Vegan khao man gai (Thai-Hainanese chicken rice ข้าวมันไก่วีแกน)
For the soup
- 500 millilitres light unsalted stock or water
- 1 large dried shiitake mushroom or 2-3 small dried shiitake mushrooms
- 2 large cloves garlic smashed and peeled
- 1-2 slices ginger
- 1 rounded packed tablespoon sliced salted preserved turnip
- 1-2 teaspoons soy sauce
- ⅛ teaspoon salt
- Pinch white pepper
- Handful ½ inch pieces fuzzy gourd you can also use winter melon, daikon or courgette (but may need to adjust cooking times)
- Coriander to serve
For the rice
- 1 tablespoon vegetable oil
- 2 tablespoons sliced shallots
- 2 teaspoons chopped garlic
- 1 rounded teaspoon chopped coriander stems or chopped coriander roots
- 1 tablespoon chopped ginger
- 140 grams about ⅔ cup jasmine rice, washed
- 200 millilitres stock unsalted or water
- Leftover sliced shiitake mushrooms from soup optional
- 1-2 tablespoons ground dried shiitake mushrooms optional
- 1 teaspoon thin soy sauce see notes
- ¾ teaspoon white sugar
- ¼ teaspoon salt
- 1-2 pandan leaves tied (optional)
For the sauce (nam jim khao man gai)
- 2 tablespoons salted soybean paste (tao jeow) see notes
- 2 teaspoons palm sugar
- 1 tablespoon + 2 teaspoons white sugar
- 1 heaped tablespoon minced ginger
- 1 ½ teaspoons black soy sauce see notes
- 1-2 Thai bird’s eye chillies roughly chopped
- 1 tablespoon lime juice or white vinegar
- 2 teaspoons chopped garlic
For the yuba
- 150 grams fresh yuba
- 2 teaspoons soy sauce
- ½ teaspoon sugar
- 3 tablespoons + 1 teaspoon tempura flour I use gogi brand
- 3 tablespoons water
- Cucumber slices
- Fresh coriander
- To make the soup add all ingredients but the winter melon or daikon to a saucepan.

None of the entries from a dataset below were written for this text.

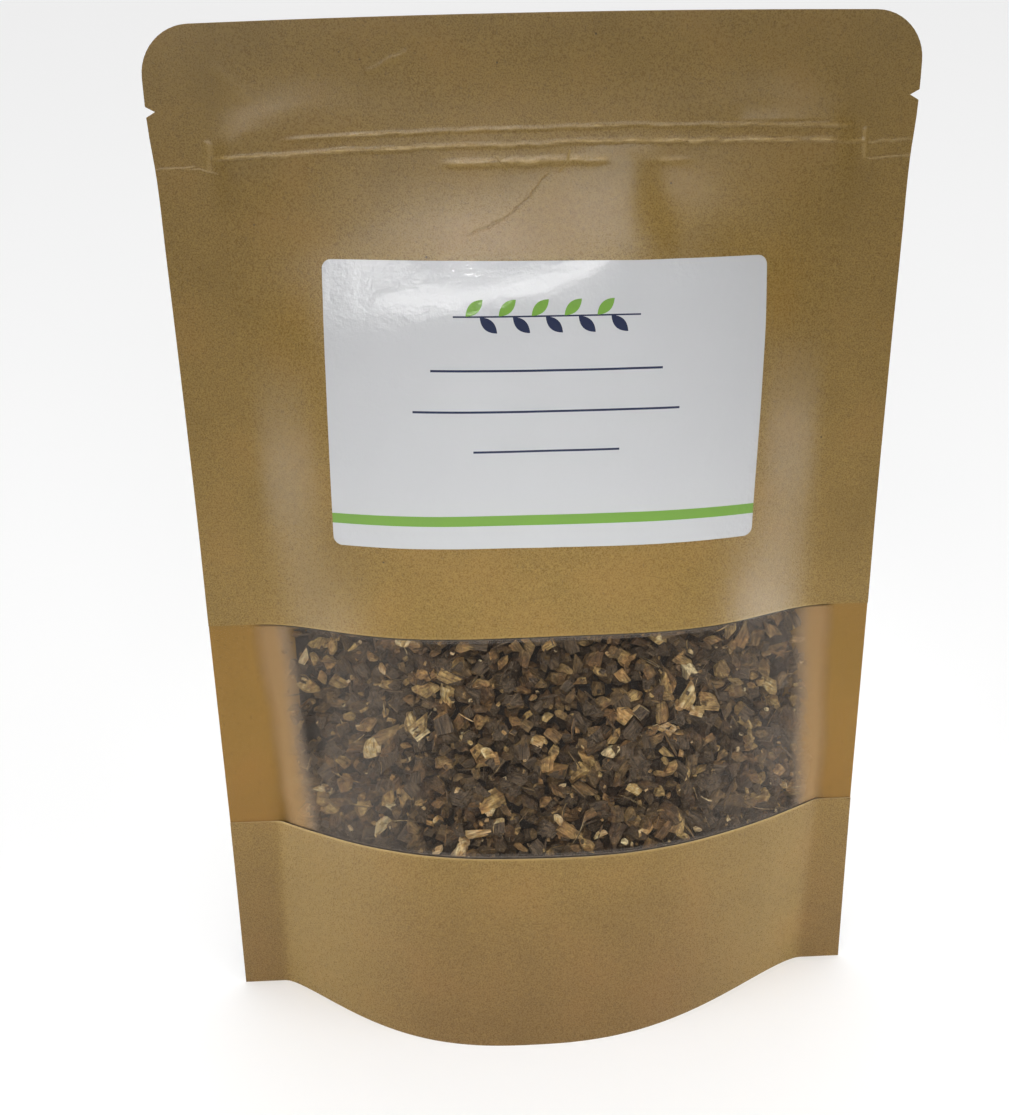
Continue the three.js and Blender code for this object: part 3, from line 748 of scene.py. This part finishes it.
def chop(name, size, cuts, skin_share, net=1):
    """One chip: a roughened block whose corners are cut off along random planes."""
    deselect()
    bpy.ops.mesh.primitive_cube_add(size=1)
    chip = bpy.context.object
    chip.name = chip.data.name = name
    chip.scale = size
    bpy.ops.object.transform_apply(scale=True)
    bpy.ops.object.mode_set(mode="EDIT")
    bpy.ops.mesh.subdivide(number_cuts=net)
    bpy.ops.transform.vertex_random(offset=0.13 * min(size), seed=draw.randrange(1000), normal=0.2)
    for _ in range(cuts):
        bpy.ops.mesh.select_all(action="SELECT")
        normal = Vector([draw.uniform(-1, 1) for _ in range(3)]).normalized()
        reach = sum(abs(n) * s / 2 for n, s in zip(normal, size))
        spot = normal * reach * draw.uniform(0.36, 0.6)
        bpy.ops.mesh.bisect(plane_co=spot, plane_no=normal, use_fill=True, clear_outer=True)
    bpy.ops.mesh.select_all(action="SELECT")
    bpy.ops.mesh.normals_make_consistent(inside=False)
    bpy.ops.object.mode_set(mode="OBJECT")
    mark_faces(chip, skin_share)
    return chip


def bark_curl(name, radius, length, sweep):
    """A thin strip of bark, curled round the root's own radius as it dried."""
    deselect()
    bpy.ops.mesh.primitive_grid_add(x_subdivisions=7, y_subdivisions=3, size=1)
    curl = bpy.context.object
    curl.name = curl.data.name = name
    for vertex in curl.data.vertices:
        angle = vertex.co.x * sweep
        wave = 1 + 0.12 * draw.uniform(-1, 1)
        along = vertex.co.y * length * wave
        out = Vector((math.sin(angle) * radius, along, math.cos(angle) * radius))
        vertex.co = out * wave - Vector((0, 0, radius))
    wall = curl.modifiers.new("wall", "SOLIDIFY")
    wall.thickness = curl_thickness
    bpy.ops.object.modifier_apply(modifier=wall.name)
    mark_faces(curl, 0.2)
    return curl


def splinter(name, length, width, bend):
    """A long fibre torn off along the grain, or a hair root."""
    deselect()
    bpy.ops.mesh.primitive_cylinder_add(
        vertices=5, radius=width / 2, depth=length, rotation=(0, math.pi / 2, 0)
    )
    bit = bpy.context.object
    bit.name = bit.data.name = name
    bpy.ops.object.transform_apply(rotation=True)
    bpy.ops.object.mode_set(mode="EDIT")
    for x in steps_between(-length / 2, length / 2, length / 6):
        bpy.ops.mesh.select_all(action="SELECT")
        bpy.ops.mesh.bisect(plane_co=(x, 0, 0), plane_no=(1, 0, 0))
    bpy.ops.object.mode_set(mode="OBJECT")
    for vertex in bit.data.vertices:
        along = 2 * vertex.co.x / length
        taper = 1 - 0.5 * along * along
        vertex.co.y, vertex.co.z = vertex.co.y * taper, vertex.co.z * taper + bend * along * along
    mark_faces(bit, 0.6)
    return bit


blocks = [
    chop("block_a", (3.9, 3.0, 2.4), 5, 0.7, 2),
    chop("block_b", (3.2, 2.9, 2.5), 6, 2.0, 2),
    chop("block_c", (4.5, 2.7, 2.2), 5, 0.6, 2),
    chop("block_d", (3.0, 2.6, 2.1), 4, 2.0, 2),
    chop("block_e", (3.6, 3.3, 2.2), 6, 0.8, 2),
    chop("block_f", (4.1, 2.3, 1.9), 5, 2.0, 2),
]
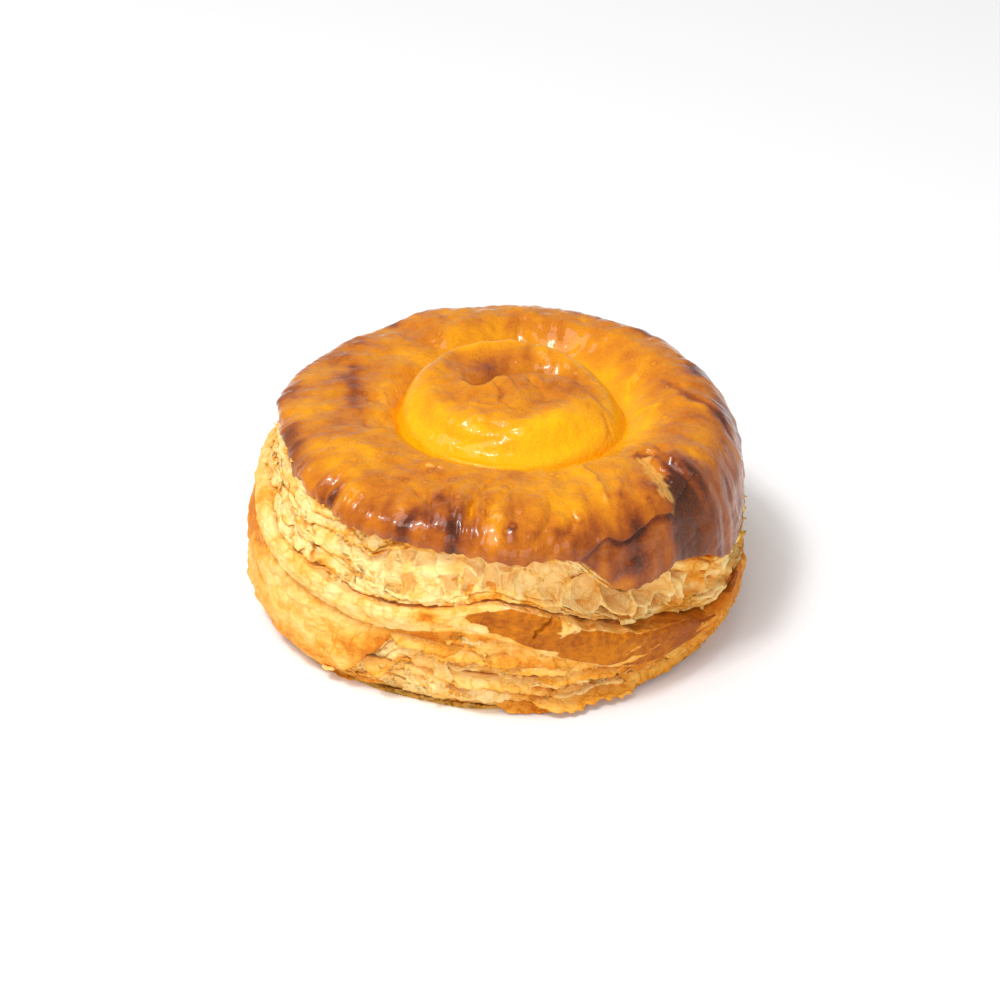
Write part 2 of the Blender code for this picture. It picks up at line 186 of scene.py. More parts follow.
# Ribs, pleats and streaks of the lid: height, half width, change of colour and the points they run through.
# Most are paler on a rib, a painted highlight, and darker in a pleat, painted shade; a few are real brown
# streaks.
LID_LINES = (
    (0.5, 0.7, -0.16, ((32.4, 19.6), (28.6, 15.3), (27.1, 4.8))),
    (0.35, 0.6, -0.12, ((36.3, 7.1), (33.0, 0.0), (31.1, -4.6), (33.9, -6.3))),
    (0.3, 0.5, -0.1, ((28.5, 1.5), (32.0, 3.4), (36.0, 1.5))),
    (0.45, 0.6, -0.14, ((24.8, -17.1), (27.5, -17.5), (29.6, -19.2))),
    (0.5, 0.7, -0.16, ((13.3, -27.1), (15.5, -29.5), (18.8, -34.1), (19.9, -38.5), (21.2, -43.6))),
    (0.35, 0.5, -0.1, ((22.0, -30.5), (24.0, -36.0), (23.0, -42.0))),
    (-0.8, 0.6, 0.14, ((-3.5, -34.1), (-7.2, -43.0), (-8.4, -47.8), (-8.8, -51.0))),
    (-0.7, 0.6, 0.12, ((0.6, -37.4), (-3.3, -43.5), (-4.7, -48.0), (-5.0, -52.0))),
    (-0.5, 0.6, 0.12, ((13.5, -44.1), (13.4, -49.0), (9.2, -52.6))),
    (-0.45, 0.5, 0.1, ((9.0, -47.2), (7.1, -50.5), (5.5, -52.6))),
    (0.6, 1.5, -0.04, ((-5.2, -37.0), (-6.2, -44.0), (-6.8, -51.0))),
    (0.5, 1.5, -0.06, ((-0.8, -40.0), (-1.8, -50.0))),
    (0.5, 1.6, 0.0, ((-11.0, -42.0), (-11.8, -50.0))), (-0.6, 0.7, 0.1, ((-9.6, -46.0), (-10.6, -51.5))),
    (-0.9, 1.0, 0.22, ((-14.5, -43.5), (-12.2, -39.4))),
    (0.5, 1.2, -0.1, ((-14.6, -38.4), (-12.0, -36.2), (-9.6, -35.6))),
    (0.3, 1.3, 0.24, ((-32.6, 20.6), (-33.5, 14.0), (-32.5, 3.5), (-31.2, -3.0))),
    (-0.5, 0.9, 0.3, ((-32.4, 20.6), (-34.6, 21.4))),
    (-1.0, 1.1, 0.2, ((-29.4, 5.4), (-27.6, 3.2))),
    (0.4, 0.8, -0.06, ((-26.4, 9.0), (-25.0, 2.0), (-24.6, -6.0))),
    (-0.35, 0.6, 0.1, ((-27.6, -12.0), (-29.4, -6.0))), (0.35, 0.9, -0.12, ((-33.6, -12.0), (-31.6, -9.0))),
    (-0.35, 0.9, 0.3, ((40.1, 5.7), (45.5, 1.5), (50.6, -4.0))),
    (-0.3, 0.7, 0.2, ((36.0, 12.6), (39.0, 9.4), (42.0, 3.0))),
    (-0.7, 0.7, 0.14, ((33.2, -18.8), (35.3, -23.0))), (0.35, 0.7, -0.04, ((34.8, -18.0), (36.8, -22.4))),
    (-0.8, 0.7, 0.34, ((30.6, -25.0), (29.2, -23.2), (30.6, -21.4), (32.8, -22.8))),
    (-0.5, 0.9, 0.24, ((32.8, -22.8), (35.6, -27.0), (38.6, -31.0), (40.2, -34.0))),
    (0.5, 0.9, 0.05, ((34.6, -22.8), (38.4, -27.4), (41.6, -31.8))),
    (-0.4, 0.7, 0.1, ((-22.0, -37.0), (-24.0, -44.0))), (-0.4, 0.6, 0.1, ((-33.0, -30.0), (-38.6, -34.4))),
    (0.4, 1.0, -0.06, ((-30.0, -33.0), (-34.8, -38.8))),
    (-0.5, 0.8, 0.16, ((-36.0, -36.4), (-33.6, -34.2))),
    (-0.45, 0.8, 0.1, ((21.0, 41.0), (24.0, 44.0))), (-0.4, 0.9, 0.1, ((-12.0, 36.0), (-14.6, 43.0))),
    (0.4, 0.9, 0.0, ((-22.0, 30.0), (-27.0, 37.0))), (-0.4, 0.8, 0.1, ((2.0, 33.0), (2.6, 43.0))),
    (-0.3, 0.8, 0.08, ((38.0, 22.0), (44.0, 26.0))),
)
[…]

Bring to the boil and reduce heat to a low simmer for 10 minutes. Add melon/daikon and cook another 10-15 minutes until vegetables are knife tender.
- To make rice, heat oil in a saucepan to medium-high heat. Add the sliced shallots and fry until they begin to brown. Add garlic and coriander stems (or root). Cook, stirring often, for about 30 seconds. Add ginger and cook another 30 seconds. Tip the rice in and stir to coat all grains with oil. Add stock, leftover mushrooms from the soup (optional), ground shiitake (optional), soy sauce, sugar, and salt. Stir a few times until everything is evenly distributed. Toss the pandan leaf in the pot and poke it down into the rice. Bring to the boil and immediately turn to medium low, cover, and leave to cook for about 10 minutes. After 10 minutes turn the heat off but keep the lid on.
- While the rice is cooking, make the dipping sauce. Grind the tao jeow and both kinds of sugars to a smooth paste using a pestle and mortar. Add remaining ingredients stir firmly with the pestle. You can also use a spice grinder for ease or use a store bought chicken rice sauce.
- To make the steamed yuba: Bring a steamer to a rolling boil. Place the marinated yuba on plate and steam for 5 minutes. When finished you can drain any pooled liquid into the soup. Cut the yuba into slices.
- To make the fried yuba: combine the water and tempura flour in a bowl. Coat the yuba evenly with the batter. Deep fry until golden and crispy. Shake off excess oil and cut the yuba into slices.
- Divide the rice between 2 plates and place the yuba over or alongside the rice. Serve with a small ramekin of sauce, a bowl of the soup, a few slices of cucumber, and a sprig or two of coriander.